I reached fully dilated at about 10pm and by this point Dorothea was having increased heart rate decelerations so was told to be prepared for a c-section! They decided to give an hour for the head to descend and at 11pm request I started pushing in the hope of delivering vaginally.
The joy of the epidural I had was that it was a ‘mobile epidural’ so was actually able to move onto all fours etc to push which really helped – it was due to this I was able to have the birth I wanted.
I was told I was doing really well pushing, but Little Miss dropped her heart rate to 85, so the drs were called in to assist (by called in I mean an emergency bell was sounded and my room suddenly filled with a whole team of people) I was told we had 3-4 contractions to move her or would have to have a c-section – I was super determined not to go to theatre!

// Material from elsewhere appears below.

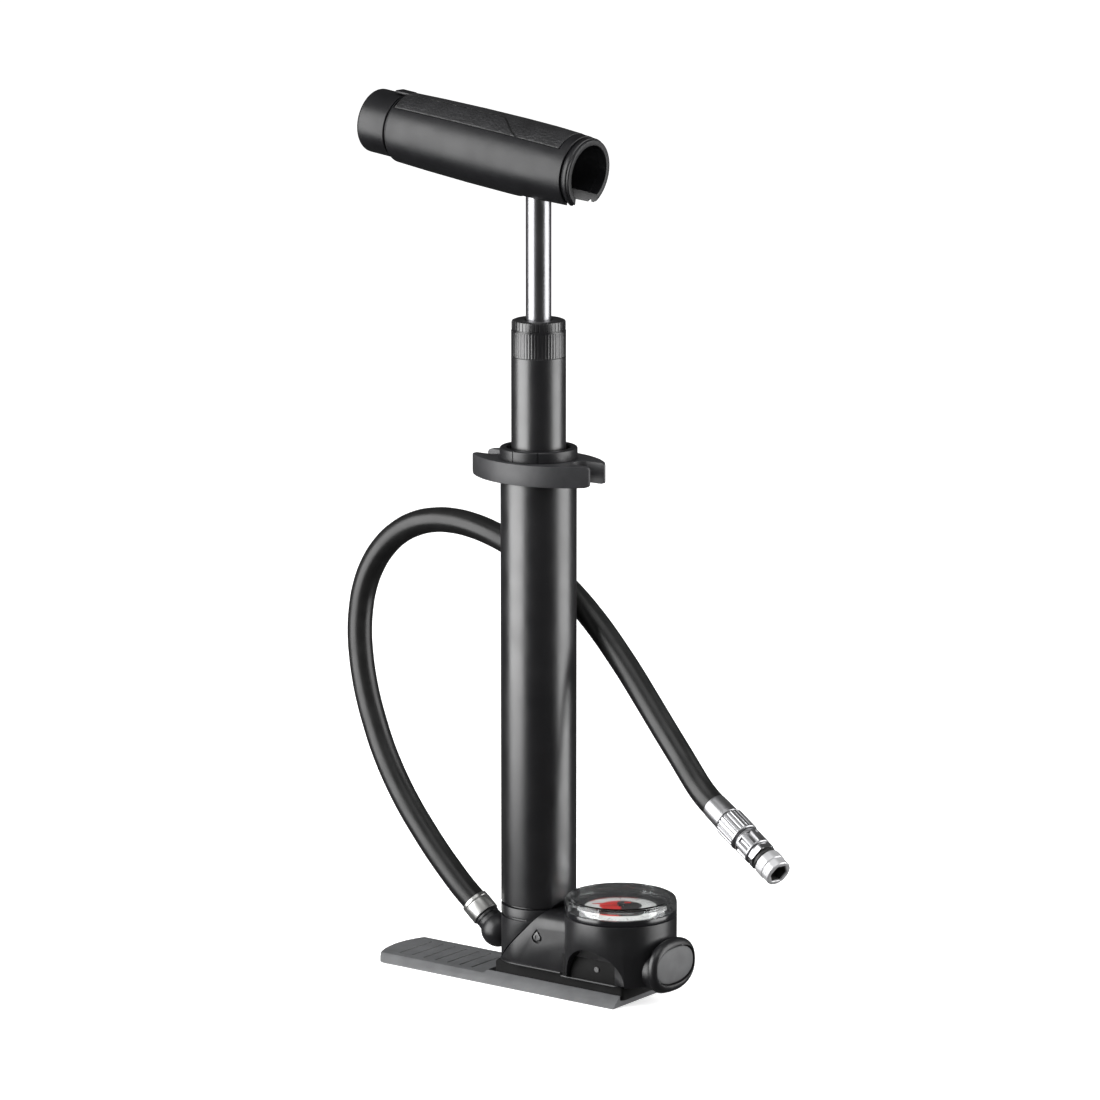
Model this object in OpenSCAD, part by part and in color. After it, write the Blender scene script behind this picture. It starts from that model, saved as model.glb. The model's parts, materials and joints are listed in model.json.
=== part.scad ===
// Mini pump: a two-stage bicycle pump with a swivelling foot, a round gauge, a swing hose and
// a folding T grip that sleeves over the inner tube.
// Millimetres, +Z up. Origin: on the floor, on the barrel's axis. +X points to the gauge.

/* [Barrel] */
// Outer radius of the barrel
barrel_r = 15; // [12:0.5:20]
// Bore radius of the barrel
barrel_bore = 13.4; // [10:0.1:18]
// Height of the seam between socket and barrel
barrel_low = 32.8; // [28:0.2:40]
// Height of the barrel's upper end
barrel_high = 212; // [150:1:260]

/* [Telescopic stages] */
// Outer radius of the inner tube
tube_r = 10.75; // [8:0.05:12]
// Bore radius of the inner tube
tube_bore = 9.4; // [7:0.1:11]
// Height of the inner tube's lower end
tube_low = 84; // [80:1:100]
// Height of the seam under the inner tube's cap
cap_low = 252.3; // [240:0.1:270]
// Height of the cap's upper face
cap_high = 266.9; // [255:0.1:280]
// Radius of the rod
rod_r = 5; // [4:0.5:6]
// Height of the rod's lower end
rod_low = 134; // [130:1:150]

/* [Grip] */
// Height of the grip's pivot
pivot_z = 328.7; // [300:0.1:340]
// Droop of the grip's open end below level, in degrees
grip_droop = 7.6; // [0:0.1:12]
// Bore radius of the grip
grip_bore = 11.2; // [11.1:0.1:12]
// Width of the slot under the grip
slot_w = 14; // [11:0.5:16]

/* [Foot] */
// Half width of the foot plate at the floor
plate_half = 17.6; // [14:0.2:24]
// Distance from the barrel's axis to the plate's toe
toe_x = 72.4; // [60:0.2:100]
// Distance from the barrel's axis to the plate's heel
heel_x = 49.2; // [45:0.2:60]
// Height at which the slanted swivel seam meets the barrel's axis
swivel_z = 20.8; // [18:0.1:24]
// Gap in the swivel seam
seam_gap = 0.3; // [0.2:0.1:0.6]

/* [Gauge] */
// Distance from the barrel's axis to the gauge's axis
gauge_x = 40.2; // [36:0.2:46]
// Radius of the gauge housing
gauge_r = 22.2; // [18:0.2:26]
// Height of the seam between housing and lens
gauge_seam = 33.8; // [30:0.2:38]
// Height of the lens's upper face
lens_high = 40.9; // [38:0.1:46]

/* [Hose] */
// Outer radius of the hose
hose_r = 5.3; // [3:0.1:6]
// Height of the elbow's axis
elbow_z = 17.4; // [15:0.1:20]
// Distance from the barrel's axis to the elbow's centre
elbow_x = 20.2; // [18:0.1:24]
// Rise of the elbow's neck, in degrees
elbow_rise = 40; // [30:1:60]

/* [Node] */
// Node to draw, or all

/* [Hidden] */
$fn = 96;
eps = 0.01;
run_gap = 0.06;
collar_low = 203.7;
collar_high = 212;
nut_high = 216.5;
socket_mark = 28;
housing_low = 9.3;
plinth_low = 2.4;
neck_end = 63.4;
bezel_end = 67.2;
button_z = 17;
pin_r = 1.1;
head_at = [79.2, 8, 81.6];
head_turn = [0, 116.9, -15];
hose_path = [
  [-32.3, 0, 27.6], [-37.8, 0, 32.1], [-44.5, 0.2, 38.2], [-52, 0.7, 45.3], [-59.3, 1.3, 52.9],
  [-66.2, 2, 60.5], [-72.5, 2.9, 68.2], [-78.1, 3.9, 75.9], [-83.1, 5, 83.7], [-87.6, 6.3, 91.9],
  [-91.6, 7.5, 100.3], [-95, 8.8, 109.1], [-97.6, 10.1, 118.2], [-99.3, 11.4, 127.6],
  [-99.6, 12.7, 137.2], [-98.4, 13.9, 146.5], [-95.4, 15.2, 155.3], [-90.5, 16.4, 163.1],
  [-84, 17.5, 169.4], [-76.1, 18.6, 173.9], [-67.2, 19.6, 176.4], [-57.8, 20.4, 177],
  [-48.3, 21, 176], [-38.9, 21.5, 173.7], [-29.8, 21.8, 170.5], [-21, 22, 166.7],
  [-12.5, 22, 162.2], [-4.4, 21.7, 157.2], [3.3, 21.3, 151.8], [10.6, 20.7, 146],
  [17.6, 19.9, 140], [24.2, 19, 133.8], [31.6, 17.9, 126.6], [41.4, 16, 116.7],
  [51.5, 14, 106.4], [61.6, 11.9, 96.4], [66.3, 11, 91.5], [71.2, 10, 86.8], [76.6, 8.7, 83],
  [79.2, 8, 81.6]];

// ---- helpers ----

// A ring around Z between two heights.
module ring(outer, inner, low, high) {
  translate([0, 0, low])
    difference() {
      cylinder(r = outer, h = high - low);
      translate([0, 0, -1]) cylinder(r = inner, h = high - low + 2);
    }
}

// The swivel's own frame: local Z leaves the foot along the swivel's axis.
module on_swivel() {
  translate([0, 0, swivel_z]) rotate([0, -45, 0]) children();
}

// The grip's own frame: local X runs to the open end.
module on_grip() {
  translate([0, 0, pivot_z]) rotate([0, grip_droop, 0]) children();
}

// The elbow's own frame: local Z runs up the neck.
module on_elbow() {
  translate([-elbow_x, 0, elbow_z]) rotate([0, elbow_rise - 90, 0]) children();
}

// The head's own frame: local Z runs to the mouth.
module on_head() {
  translate(head_at) rotate(head_turn) children();
}

// An oval, squarer than an ellipse, with its long way along Y, stood up between two X.
function squared(v) = sign(v) * pow(abs(v), 0.86);

module oval(half_w, half_h, low, high) {
  sides = 72;
  translate([low, 0, 0])
    rotate([90, 0, 90])
      linear_extrude(high - low)
        polygon([for (k = [0:sides - 1])
          [half_w * squared(cos(360 * k / sides)), half_h * squared(sin(360 * k / sides))]]);
}

// A round tube of small rings swept along a path of points.
function unit(v) = v / norm(v);
function along(p, i) = unit(p[min(i + 1, len(p) - 1)] - p[max(i - 1, 0)]);
function side_of(t, up) = unit(cross(t, up));
function tube_ring(p, i, r, sides, up) =
  let (t = along(p, i), a = side_of(t, up), b = cross(a, t))
  [for (k = [0:sides - 1]) p[i] + r * (cos(360 * k / sides) * a + sin(360 * k / sides) * b)];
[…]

We managed to get her out with the Drs assistance with a kiwi (suction cup device) and an episiotomy (also tore a little). I must say the pushing and actual birth was nowhere near as bad as I’d imagined – although the epidural must have helped loads! The pushing part went so quickly and afterwards I couldn’t believe it was 65 minutes.
During the end stage of labour I was told that I would be unlikely to be able to hold the baby as due to decelerations she was going to be tired and would be whisked away! Fortunately this didn’t happen- she came out screaming and was put on me immediately.
It took about 35 minutes to stitch me up, but to be honest, at this point I was breast feeding my daughter so really didn’t care.
My partner got to cut the cord (we had delayed cord clamping) and we both had skin to skin for the first hour. She fed within a couple of minutes; I was shocked at how simply she latched on.
My estimated blood loss was 600mls, but my partner said it looked like a horrifically gory horror movie – I guess we women don’t see the worst of it.
I was told afterwards that her cord gas showed her oxygen levels were really dropping and that we’d got her out just in time. Also my placenta was quite ‘gritty’ according to the midwife. I was so relieved that I didn’t go too far overdue as this is a first sign of deterioration.
Top tip from me? Don’t be brave – take the epidural!
I would never have been able to push her out if it wasn’t for the rest the epidural allowed me to have in the afternoon.
Also, try not to worry; your body does so much naturally and you don’t remember the bad bits afterwards! ( I know everyone says that- but honestly; it was the most excruciatingly painful experience of my life- but I wouldn’t hesitate to do it again).